> Required task
Output every line of the data exactly as it appears.
■ ■ ■ ■
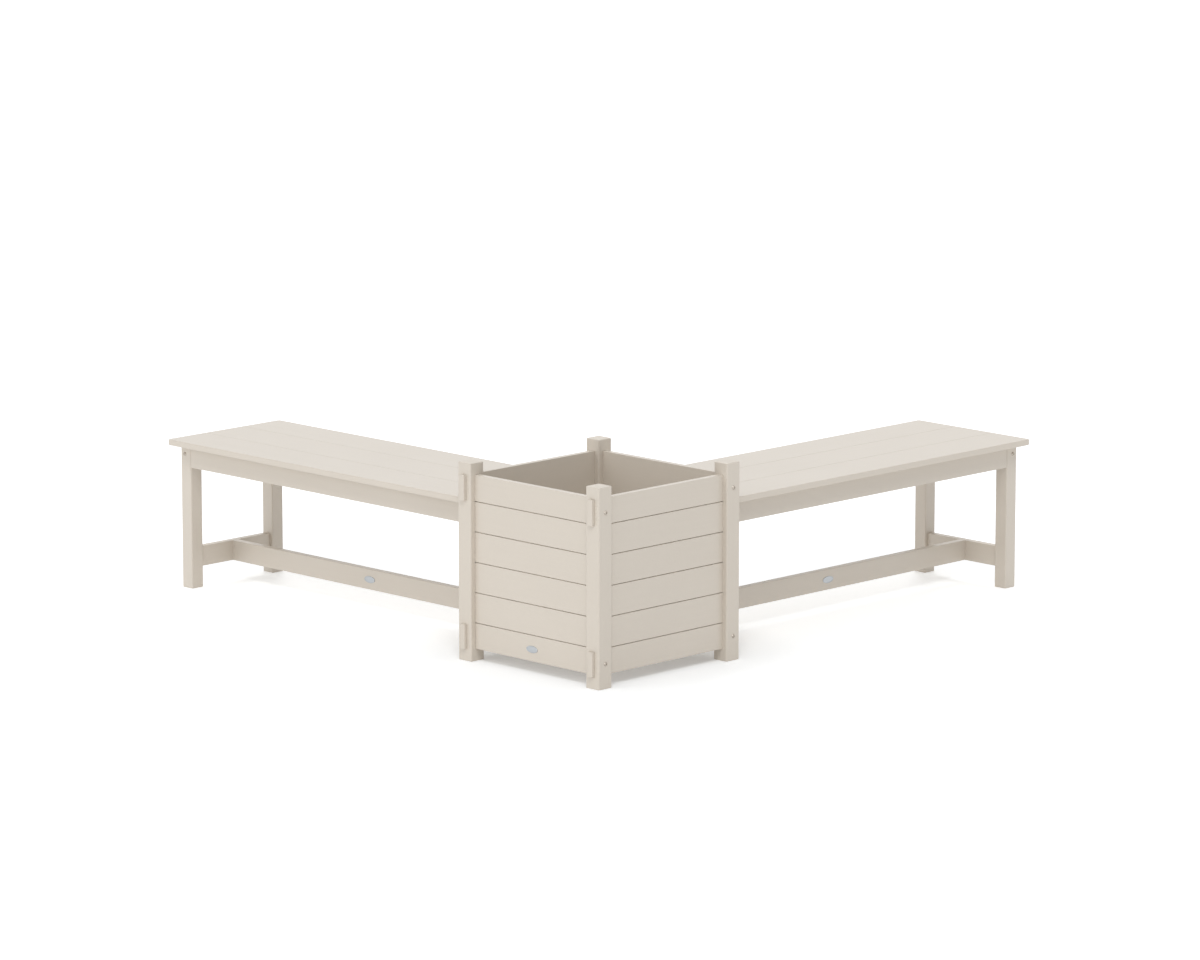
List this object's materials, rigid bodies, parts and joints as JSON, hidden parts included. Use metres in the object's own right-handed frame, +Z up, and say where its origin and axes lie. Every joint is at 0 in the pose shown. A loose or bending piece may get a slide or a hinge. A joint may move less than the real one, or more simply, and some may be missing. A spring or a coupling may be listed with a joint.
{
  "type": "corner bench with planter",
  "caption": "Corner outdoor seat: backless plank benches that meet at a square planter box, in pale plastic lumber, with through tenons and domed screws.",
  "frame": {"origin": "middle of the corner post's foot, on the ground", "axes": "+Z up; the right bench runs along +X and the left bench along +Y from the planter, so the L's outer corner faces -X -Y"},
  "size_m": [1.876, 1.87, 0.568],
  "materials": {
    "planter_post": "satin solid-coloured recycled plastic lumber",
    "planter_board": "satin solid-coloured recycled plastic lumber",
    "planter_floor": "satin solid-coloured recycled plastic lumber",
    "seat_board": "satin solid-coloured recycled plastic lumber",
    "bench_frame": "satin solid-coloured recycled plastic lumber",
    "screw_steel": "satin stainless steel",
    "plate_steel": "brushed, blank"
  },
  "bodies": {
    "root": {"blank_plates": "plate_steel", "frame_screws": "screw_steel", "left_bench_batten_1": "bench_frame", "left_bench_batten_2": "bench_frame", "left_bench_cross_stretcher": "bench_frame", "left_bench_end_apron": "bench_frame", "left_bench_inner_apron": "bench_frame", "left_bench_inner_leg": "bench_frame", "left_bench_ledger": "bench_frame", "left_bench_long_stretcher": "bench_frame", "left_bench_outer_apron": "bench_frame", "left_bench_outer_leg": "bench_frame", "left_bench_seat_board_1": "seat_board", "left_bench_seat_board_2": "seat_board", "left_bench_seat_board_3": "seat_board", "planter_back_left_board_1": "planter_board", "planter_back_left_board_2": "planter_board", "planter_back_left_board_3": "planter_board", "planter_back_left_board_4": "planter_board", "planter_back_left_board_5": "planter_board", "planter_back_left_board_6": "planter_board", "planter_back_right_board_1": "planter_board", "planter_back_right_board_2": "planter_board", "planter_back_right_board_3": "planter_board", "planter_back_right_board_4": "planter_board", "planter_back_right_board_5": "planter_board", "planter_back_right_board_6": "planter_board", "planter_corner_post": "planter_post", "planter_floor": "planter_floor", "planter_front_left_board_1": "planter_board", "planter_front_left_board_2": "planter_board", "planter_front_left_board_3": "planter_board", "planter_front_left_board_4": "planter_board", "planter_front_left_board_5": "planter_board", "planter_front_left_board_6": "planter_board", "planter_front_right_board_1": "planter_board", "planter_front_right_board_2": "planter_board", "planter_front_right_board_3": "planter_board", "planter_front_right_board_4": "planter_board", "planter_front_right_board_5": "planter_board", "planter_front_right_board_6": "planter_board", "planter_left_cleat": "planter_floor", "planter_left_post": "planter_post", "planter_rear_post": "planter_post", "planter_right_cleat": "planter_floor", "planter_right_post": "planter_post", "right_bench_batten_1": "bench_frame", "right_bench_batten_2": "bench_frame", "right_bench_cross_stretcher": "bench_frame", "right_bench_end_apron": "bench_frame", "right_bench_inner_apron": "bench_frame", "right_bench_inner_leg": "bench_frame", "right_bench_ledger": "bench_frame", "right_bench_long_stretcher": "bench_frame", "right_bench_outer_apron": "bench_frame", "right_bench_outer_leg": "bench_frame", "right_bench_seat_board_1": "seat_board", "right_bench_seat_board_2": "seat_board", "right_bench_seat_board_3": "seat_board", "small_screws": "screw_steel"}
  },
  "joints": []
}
■ ■ ■ ■
> Output for this exercise
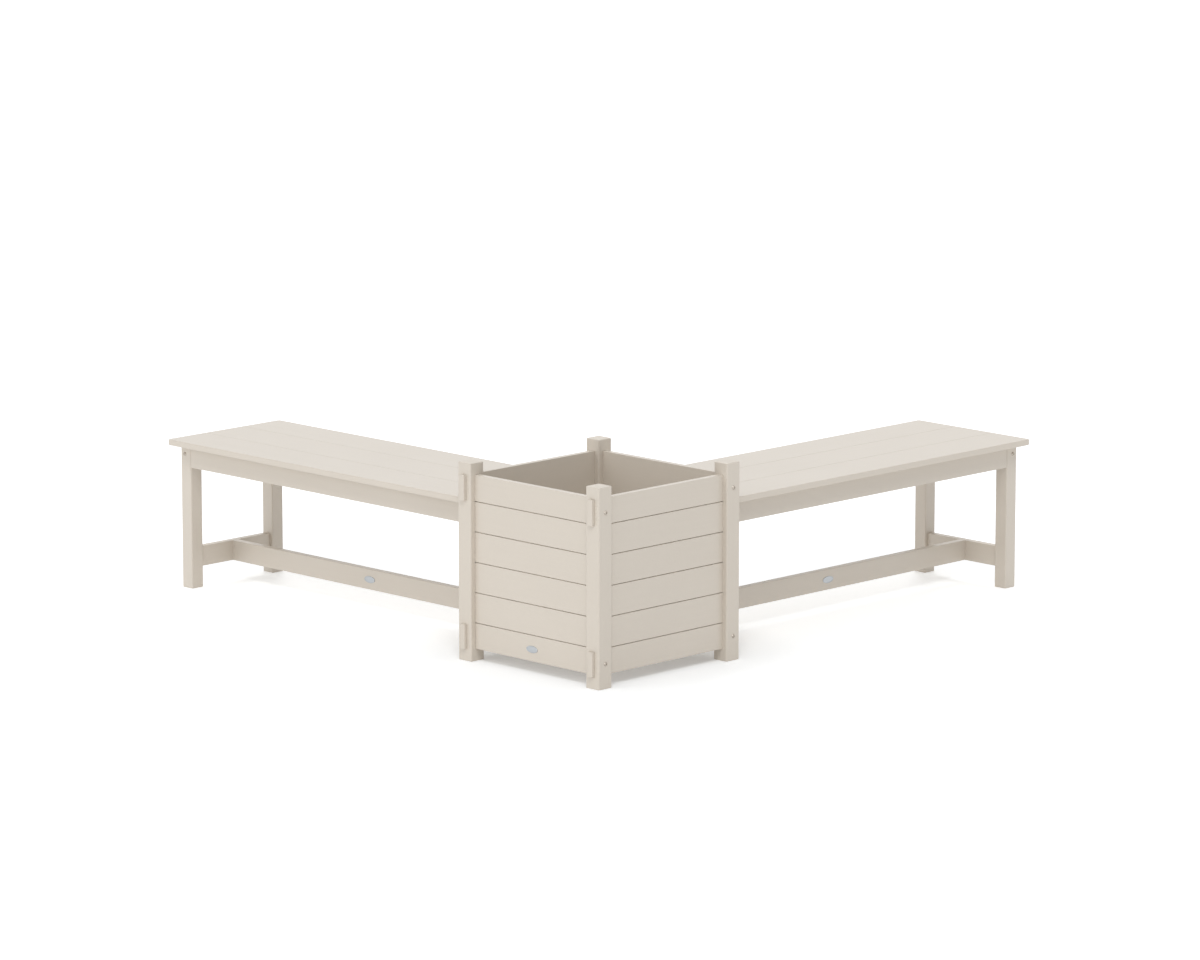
List this object's materials, rigid bodies, parts and joints as JSON, hidden parts included. Use metres in the object's own right-handed frame, +Z up, and say where its origin and axes lie. Every joint is at 0 in the pose shown. A loose or bending piece may get a slide or a hinge. A joint may move less than the real one, or more simply, and some may be missing. A spring or a coupling may be listed with a joint.
{
  "type": "corner bench with planter",
  "caption": "Corner outdoor seat: backless plank benches that meet at a square planter box, in pale plastic lumber, with through tenons and domed screws.",
  "frame": {"origin": "middle of the corner post's foot, on the ground", "axes": "+Z up; the right bench runs along +X and the left bench along +Y from the planter, so the L's outer corner faces -X -Y"},
  "size_m": [1.876, 1.87, 0.568],
  "materials": {
    "planter_post": "satin solid-coloured recycled plastic lumber",
    "planter_board": "satin solid-coloured recycled plastic lumber",
    "planter_floor": "satin solid-coloured recycled plastic lumber",
    "seat_board": "satin solid-coloured recycled plastic lumber",
    "bench_frame": "satin solid-coloured recycled plastic lumber",
    "screw_steel": "satin stainless steel",
    "plate_steel": "brushed, blank"
  },
  "bodies": {
    "root": {"blank_plates": "plate_steel", "frame_screws": "screw_steel", "left_bench_batten_1": "bench_frame", "left_bench_batten_2": "bench_frame", "left_bench_cross_stretcher": "bench_frame", "left_bench_end_apron": "bench_frame", "left_bench_inner_apron": "bench_frame", "left_bench_inner_leg": "bench_frame", "left_bench_ledger": "bench_frame", "left_bench_long_stretcher": "bench_frame", "left_bench_outer_apron": "bench_frame", "left_bench_outer_leg": "bench_frame", "left_bench_seat_board_1": "seat_board", "left_bench_seat_board_2": "seat_board", "left_bench_seat_board_3": "seat_board", "planter_back_left_board_1": "planter_board", "planter_back_left_board_2": "planter_board", "planter_back_left_board_3": "planter_board", "planter_back_left_board_4": "planter_board", "planter_back_left_board_5": "planter_board", "planter_back_left_board_6": "planter_board", "planter_back_right_board_1": "planter_board", "planter_back_right_board_2": "planter_board", "planter_back_right_board_3": "planter_board", "planter_back_right_board_4": "planter_board", "planter_back_right_board_5": "planter_board", "planter_back_right_board_6": "planter_board", "planter_corner_post": "planter_post", "planter_floor": "planter_floor", "planter_front_left_board_1": "planter_board", "planter_front_left_board_2": "planter_board", "planter_front_left_board_3": "planter_board", "planter_front_left_board_4": "planter_board", "planter_front_left_board_5": "planter_board", "planter_front_left_board_6": "planter_board", "planter_front_right_board_1": "planter_board", "planter_front_right_board_2": "planter_board", "planter_front_right_board_3": "planter_board", "planter_front_right_board_4": "planter_board", "planter_front_right_board_5": "planter_board", "planter_front_right_board_6": "planter_board", "planter_left_cleat": "planter_floor", "planter_left_post": "planter_post", "planter_rear_post": "planter_post", "planter_right_cleat": "planter_floor", "planter_right_post": "planter_post", "right_bench_batten_1": "bench_frame", "right_bench_batten_2": "bench_frame", "right_bench_cross_stretcher": "bench_frame", "right_bench_end_apron": "bench_frame", "right_bench_inner_apron": "bench_frame", "right_bench_inner_leg": "bench_frame", "right_bench_ledger": "bench_frame", "right_bench_long_stretcher": "bench_frame", "right_bench_outer_apron": "bench_frame", "right_bench_outer_leg": "bench_frame", "right_bench_seat_board_1": "seat_board", "right_bench_seat_board_2": "seat_board", "right_bench_seat_board_3": "seat_board", "small_screws": "screw_steel"}
  },
  "joints": []
}